DATA PROVIDED >>

****************

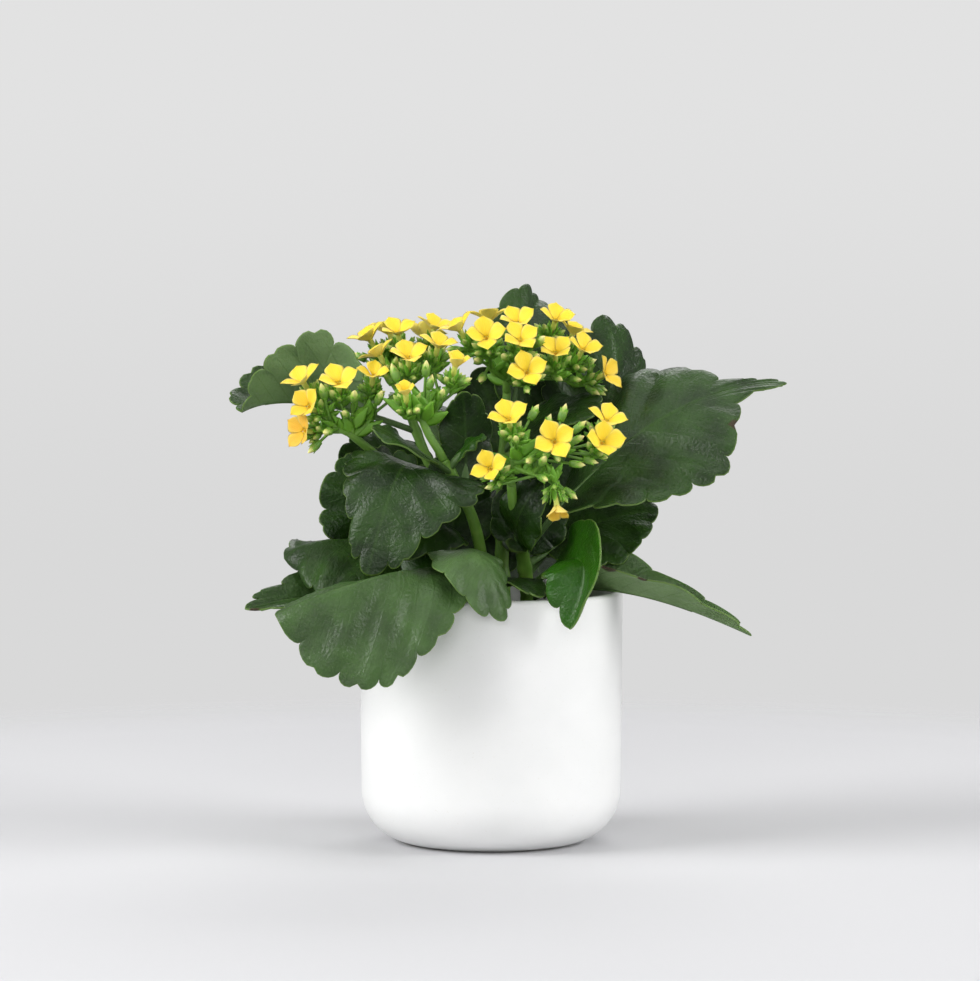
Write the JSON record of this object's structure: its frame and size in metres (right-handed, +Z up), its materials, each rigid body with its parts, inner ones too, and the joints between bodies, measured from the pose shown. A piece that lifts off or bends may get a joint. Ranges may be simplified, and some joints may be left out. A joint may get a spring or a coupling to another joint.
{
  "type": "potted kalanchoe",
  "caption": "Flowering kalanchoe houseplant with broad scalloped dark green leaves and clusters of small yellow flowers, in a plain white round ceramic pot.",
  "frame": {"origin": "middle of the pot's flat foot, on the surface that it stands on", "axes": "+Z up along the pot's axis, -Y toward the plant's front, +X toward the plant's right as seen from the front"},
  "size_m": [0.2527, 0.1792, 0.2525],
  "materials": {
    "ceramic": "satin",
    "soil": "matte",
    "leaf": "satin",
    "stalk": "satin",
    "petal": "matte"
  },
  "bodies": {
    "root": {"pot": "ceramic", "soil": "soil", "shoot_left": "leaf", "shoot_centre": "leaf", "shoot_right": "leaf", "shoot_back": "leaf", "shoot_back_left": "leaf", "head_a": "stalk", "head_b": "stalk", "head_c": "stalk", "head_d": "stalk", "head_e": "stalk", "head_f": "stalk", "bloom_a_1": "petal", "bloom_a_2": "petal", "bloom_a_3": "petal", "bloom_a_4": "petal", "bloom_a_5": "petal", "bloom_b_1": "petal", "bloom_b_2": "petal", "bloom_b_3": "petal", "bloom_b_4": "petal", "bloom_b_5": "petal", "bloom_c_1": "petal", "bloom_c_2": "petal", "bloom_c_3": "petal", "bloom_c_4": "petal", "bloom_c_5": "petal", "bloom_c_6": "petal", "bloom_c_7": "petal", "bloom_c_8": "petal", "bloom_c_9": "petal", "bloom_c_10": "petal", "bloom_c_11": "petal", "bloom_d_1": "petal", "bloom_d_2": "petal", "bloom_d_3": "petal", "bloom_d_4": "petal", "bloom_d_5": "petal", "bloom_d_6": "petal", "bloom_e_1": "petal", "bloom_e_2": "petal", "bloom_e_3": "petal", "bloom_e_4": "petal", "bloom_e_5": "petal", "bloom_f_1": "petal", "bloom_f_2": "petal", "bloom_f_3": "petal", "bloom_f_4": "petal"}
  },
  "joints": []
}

****************

AIM >> Print the whole listing again, exactly.

WRITTEN SOLUTION >>
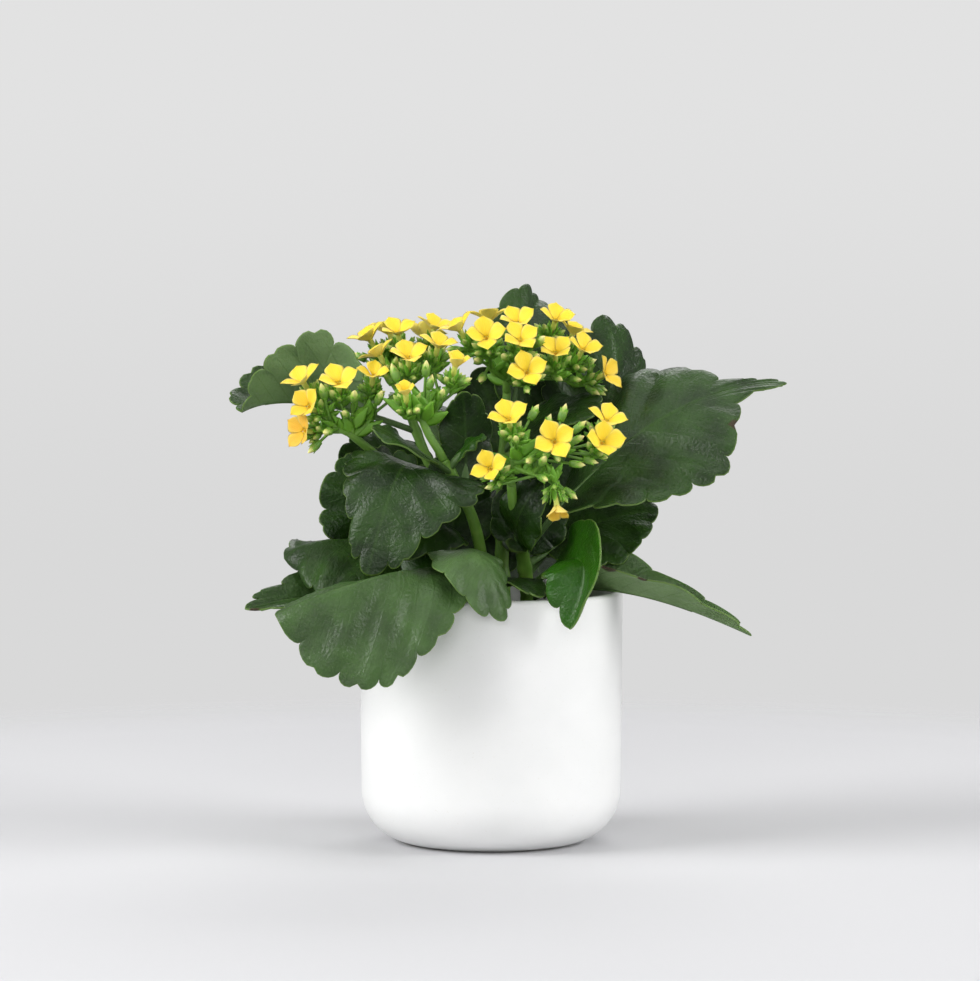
Write the JSON record of this object's structure: its frame and size in metres (right-handed, +Z up), its materials, each rigid body with its parts, inner ones too, and the joints between bodies, measured from the pose shown. A piece that lifts off or bends may get a joint. Ranges may be simplified, and some joints may be left out. A joint may get a spring or a coupling to another joint.
{
  "type": "potted kalanchoe",
  "caption": "Flowering kalanchoe houseplant with broad scalloped dark green leaves and clusters of small yellow flowers, in a plain white round ceramic pot.",
  "frame": {"origin": "middle of the pot's flat foot, on the surface that it stands on", "axes": "+Z up along the pot's axis, -Y toward the plant's front, +X toward the plant's right as seen from the front"},
  "size_m": [0.2527, 0.1792, 0.2525],
  "materials": {
    "ceramic": "satin",
    "soil": "matte",
    "leaf": "satin",
    "stalk": "satin",
    "petal": "matte"
  },
  "bodies": {
    "root": {"pot": "ceramic", "soil": "soil", "shoot_left": "leaf", "shoot_centre": "leaf", "shoot_right": "leaf", "shoot_back": "leaf", "shoot_back_left": "leaf", "head_a": "stalk", "head_b": "stalk", "head_c": "stalk", "head_d": "stalk", "head_e": "stalk", "head_f": "stalk", "bloom_a_1": "petal", "bloom_a_2": "petal", "bloom_a_3": "petal", "bloom_a_4": "petal", "bloom_a_5": "petal", "bloom_b_1": "petal", "bloom_b_2": "petal", "bloom_b_3": "petal", "bloom_b_4": "petal", "bloom_b_5": "petal", "bloom_c_1": "petal", "bloom_c_2": "petal", "bloom_c_3": "petal", "bloom_c_4": "petal", "bloom_c_5": "petal", "bloom_c_6": "petal", "bloom_c_7": "petal", "bloom_c_8": "petal", "bloom_c_9": "petal", "bloom_c_10": "petal", "bloom_c_11": "petal", "bloom_d_1": "petal", "bloom_d_2": "petal", "bloom_d_3": "petal", "bloom_d_4": "petal", "bloom_d_5": "petal", "bloom_d_6": "petal", "bloom_e_1": "petal", "bloom_e_2": "petal", "bloom_e_3": "petal", "bloom_e_4": "petal", "bloom_e_5": "petal", "bloom_f_1": "petal", "bloom_f_2": "petal", "bloom_f_3": "petal", "bloom_f_4": "petal"}
  },
  "joints": []
}